Mal leur en a pris. Au fil des semaines, le PS a fini par déplorer que les engagements de Matignon n’eussent pas été respectés. Cette fois, avec Lecornu, on ne les y reprendra plus, martelaient-ils dans la foulée de sa désignation. «Bayrou a bénéficié du doute, mais là non ça ne sera pas le cas», assurait un haut dirigeant socialiste la semaine dernière. «On va demander beaucoup plus que la dernière fois. Lecornu n’a pas le choix, s’il nous dit “allez vous faire voir”, il tombe», poursuivait le même.

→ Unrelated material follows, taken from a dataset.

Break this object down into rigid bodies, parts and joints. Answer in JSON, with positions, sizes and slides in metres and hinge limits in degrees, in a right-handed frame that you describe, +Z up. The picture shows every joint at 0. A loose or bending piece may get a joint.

Ecologistes et communistes déterminés à censurer

Après le PS, Les Ecologistes ont rencontré Sébastien Lecornu en début d’après-midi. Et eux aussi ont trouvé le locataire des lieux bien trop flou. «On n’a pas eu de réponses très claires», a regretté leur secrétaire nationale Marine Tondelier après la réunion. Contrairement aux socialistes, les verts n’attendaient rien de ce Premier ministre qu’ils jugent «illégitime» et qu’ils promettent de censurer. Tondelier et les siens n’étaient donc pas à Matignon pour négocier mais par simple courtoisie républicaine. L’occasion de «parler cash» à l’ancien ministre des Armées et de faire part de leur «inquiétude pour le pays de voir la notion de front républicain abîmée» et d’aborder la question des «reculs environnementaux majeurs» a expliqué la cheffe du parti à la sortie.

Egalement reçus ce mercredi, les communistes attendent des vrais gestes de la part de Lecornu pour ne pas voter de motion de censure. «Il y a besoin de ruptures claires et franches et nous ne transigerons pas dessus. Sans cela, nous appuierons sur le bouton de la censure», a prévenu le secrétaire national du PCF Fabien Roussel lors de son discours à la Fête de l’Huma, samedi 13 septembre. Les insoumis, de leur côté, ont décidé de ne pas perdre leur temps du côté de la rue de Varenne. Contactés en début de semaine pour rencontrer le Premier ministre ce mercredi, les mélenchonistes ont refusé l’invitation. «Nous ne participerons pas à sauver ce qu’il reste de la macronie, a justifié mercredi Mathilde Panot, la présidente du groupe LFI à l’Assemblée, sur France Info. Tous ceux qui tenteront de sauver Macron tomberont avec lui.»